Mais qu’arrivera-t-il après ? Après — le saut dans l’inconnu, le transcendant, le vol, « les talons en l’air ». La révolution russe est aussi absolue que l’autocratie qu’elle nie. Le but empirique dont elle a conscience, c’est le socialisme ; celui qui est mystique et dont elle n’a pas conscience — l’anarchie. Déjà Bakounine avait pressenti que la dernière révolution anarchiste ne serait pas particulière à un peuple, mais universelle. La révolution russe est universelle.

Quand vous, Européens, vous comprendrez cela, vous vous précipiterez pour éteindre l’incendie. Prenez garde, vous ne nous éteindrez pas, nous vous enflammerons.

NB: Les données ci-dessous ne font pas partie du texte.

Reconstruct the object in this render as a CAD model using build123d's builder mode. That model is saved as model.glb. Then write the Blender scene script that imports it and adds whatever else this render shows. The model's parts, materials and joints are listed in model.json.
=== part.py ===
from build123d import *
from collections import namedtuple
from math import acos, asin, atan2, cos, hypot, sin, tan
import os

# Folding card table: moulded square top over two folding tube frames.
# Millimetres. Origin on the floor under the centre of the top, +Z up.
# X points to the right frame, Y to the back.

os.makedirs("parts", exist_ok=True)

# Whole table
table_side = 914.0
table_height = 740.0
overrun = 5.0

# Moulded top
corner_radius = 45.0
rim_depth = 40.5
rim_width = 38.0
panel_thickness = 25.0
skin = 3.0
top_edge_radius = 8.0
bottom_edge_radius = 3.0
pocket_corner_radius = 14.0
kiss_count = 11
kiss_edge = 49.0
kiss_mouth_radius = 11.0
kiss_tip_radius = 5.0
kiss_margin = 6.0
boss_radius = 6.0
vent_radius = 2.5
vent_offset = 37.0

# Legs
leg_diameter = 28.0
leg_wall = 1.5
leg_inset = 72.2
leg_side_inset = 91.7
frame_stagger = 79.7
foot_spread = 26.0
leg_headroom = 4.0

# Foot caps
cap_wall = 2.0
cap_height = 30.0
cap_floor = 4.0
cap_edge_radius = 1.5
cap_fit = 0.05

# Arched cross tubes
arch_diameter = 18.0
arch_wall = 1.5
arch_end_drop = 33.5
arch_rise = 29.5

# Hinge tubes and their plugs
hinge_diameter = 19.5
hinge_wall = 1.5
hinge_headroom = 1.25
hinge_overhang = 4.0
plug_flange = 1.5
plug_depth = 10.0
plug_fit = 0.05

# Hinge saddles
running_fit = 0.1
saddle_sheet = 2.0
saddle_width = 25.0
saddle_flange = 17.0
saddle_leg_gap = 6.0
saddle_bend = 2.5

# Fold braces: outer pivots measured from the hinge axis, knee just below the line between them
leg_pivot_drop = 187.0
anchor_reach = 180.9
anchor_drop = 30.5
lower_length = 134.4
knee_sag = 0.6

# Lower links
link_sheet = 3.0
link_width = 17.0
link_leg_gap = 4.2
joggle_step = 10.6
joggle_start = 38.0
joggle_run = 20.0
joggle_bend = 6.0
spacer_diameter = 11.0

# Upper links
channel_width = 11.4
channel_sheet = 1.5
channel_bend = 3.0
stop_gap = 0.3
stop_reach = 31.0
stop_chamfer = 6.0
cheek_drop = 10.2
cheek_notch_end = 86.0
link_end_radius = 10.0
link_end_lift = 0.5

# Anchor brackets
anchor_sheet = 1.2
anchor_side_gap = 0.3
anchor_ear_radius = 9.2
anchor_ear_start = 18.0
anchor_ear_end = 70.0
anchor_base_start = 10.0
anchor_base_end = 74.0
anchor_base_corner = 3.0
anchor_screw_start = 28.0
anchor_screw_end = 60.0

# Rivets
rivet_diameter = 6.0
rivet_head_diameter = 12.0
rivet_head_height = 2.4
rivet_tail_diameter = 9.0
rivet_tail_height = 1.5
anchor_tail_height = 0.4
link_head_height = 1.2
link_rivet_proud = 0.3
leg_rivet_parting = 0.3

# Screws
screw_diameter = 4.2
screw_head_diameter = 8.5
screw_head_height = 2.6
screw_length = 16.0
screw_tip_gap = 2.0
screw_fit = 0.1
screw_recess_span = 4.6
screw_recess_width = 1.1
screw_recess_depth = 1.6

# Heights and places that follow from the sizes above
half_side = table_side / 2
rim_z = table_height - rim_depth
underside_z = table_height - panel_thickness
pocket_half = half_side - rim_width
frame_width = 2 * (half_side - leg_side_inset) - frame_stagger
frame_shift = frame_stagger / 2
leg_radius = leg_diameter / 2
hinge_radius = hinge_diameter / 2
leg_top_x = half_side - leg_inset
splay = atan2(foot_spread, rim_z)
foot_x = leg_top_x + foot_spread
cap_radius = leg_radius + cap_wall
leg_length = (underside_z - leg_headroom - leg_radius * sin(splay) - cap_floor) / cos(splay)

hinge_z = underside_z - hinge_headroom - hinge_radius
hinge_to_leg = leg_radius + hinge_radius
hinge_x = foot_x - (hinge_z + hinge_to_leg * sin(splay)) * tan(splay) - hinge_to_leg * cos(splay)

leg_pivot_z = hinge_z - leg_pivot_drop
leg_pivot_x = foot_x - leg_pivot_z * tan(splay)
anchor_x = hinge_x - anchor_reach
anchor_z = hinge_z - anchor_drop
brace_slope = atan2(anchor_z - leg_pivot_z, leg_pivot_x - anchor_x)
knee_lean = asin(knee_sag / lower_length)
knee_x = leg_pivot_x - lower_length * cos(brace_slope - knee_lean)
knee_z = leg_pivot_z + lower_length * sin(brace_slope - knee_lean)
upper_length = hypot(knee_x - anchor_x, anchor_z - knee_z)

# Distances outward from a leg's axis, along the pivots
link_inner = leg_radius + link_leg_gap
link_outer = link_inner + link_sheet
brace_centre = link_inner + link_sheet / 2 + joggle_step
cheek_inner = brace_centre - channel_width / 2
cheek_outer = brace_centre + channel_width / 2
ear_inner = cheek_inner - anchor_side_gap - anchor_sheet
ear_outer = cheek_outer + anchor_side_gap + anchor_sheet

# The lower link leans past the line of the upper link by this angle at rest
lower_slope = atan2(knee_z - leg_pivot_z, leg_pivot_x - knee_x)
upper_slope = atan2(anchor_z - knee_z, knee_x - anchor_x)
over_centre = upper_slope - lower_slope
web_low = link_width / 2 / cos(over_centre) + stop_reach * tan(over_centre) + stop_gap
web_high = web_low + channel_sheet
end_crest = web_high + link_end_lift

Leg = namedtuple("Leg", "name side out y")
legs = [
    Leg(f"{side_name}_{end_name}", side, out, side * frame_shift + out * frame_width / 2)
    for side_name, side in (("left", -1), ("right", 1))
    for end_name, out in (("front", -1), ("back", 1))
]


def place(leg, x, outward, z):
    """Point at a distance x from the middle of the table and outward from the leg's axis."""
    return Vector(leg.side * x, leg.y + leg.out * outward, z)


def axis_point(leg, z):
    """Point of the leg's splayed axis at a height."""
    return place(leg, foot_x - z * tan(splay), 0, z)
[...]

En ce moment l’Anarchie reste purement négative ou s’affirme par les principes métaphysiques, hétérogènes, qui lui sont même contraires, du socialisme. Celui-ci dans ses conséquences extrêmes est tout de même étatiste — une dépendance servile de chacun à tous, et des personnalités à des lois économiques nécessaires. Mais où est donc cette suprême liberté par laquelle sont vraiment vaincues toutes nécessités du monde extérieur, toute violence, principe métaphysique de l’Etat ? Ce n’est pas la science, ni la philosophie, mais seulement la religion qui peut répondre à cette question. En dernier lieu l’idéal de la Société Future s’affirme par une nouvelle façon religieuse de concevoir et d’agir, une nouvelle synthèse religieuse des personnalités et de la société, de chacun et de tous, de l’amour infini et de la liberté infinie.

Nous ne nous adressons pas à la bourgeoisie européenne, mais seulement aux personnalités isolées de la haute culture universelle, à ceux pour qui, selon le mot de Nietzsche, « l’Etat est le plus froid des monstres ». Ces isolés, trop précocement anarchistes, comme Bakounine, Tolstoï, Stirner, Nietzsche, sont des sommets éclairés par les premiers rayons du jour. Mais en bas, où est la nuit noire, là sont nos innombrables frères ignorés, le peuple universel des travailleurs, la grande armée de la Cité Future. Nous croyons que, tôt ou tard, arrivera jusqu’à eux la voix de tonnerre de la révolution russe, où résonne sur le vieux cimetière européen la trompette de l’Archange annonçant la résurrection des morts.

Le jour approche, il est même arrivé, où tous ceux qui sont dans les tombes entendent la voix du Libérateur, et l’ayant entendue ressuscitent.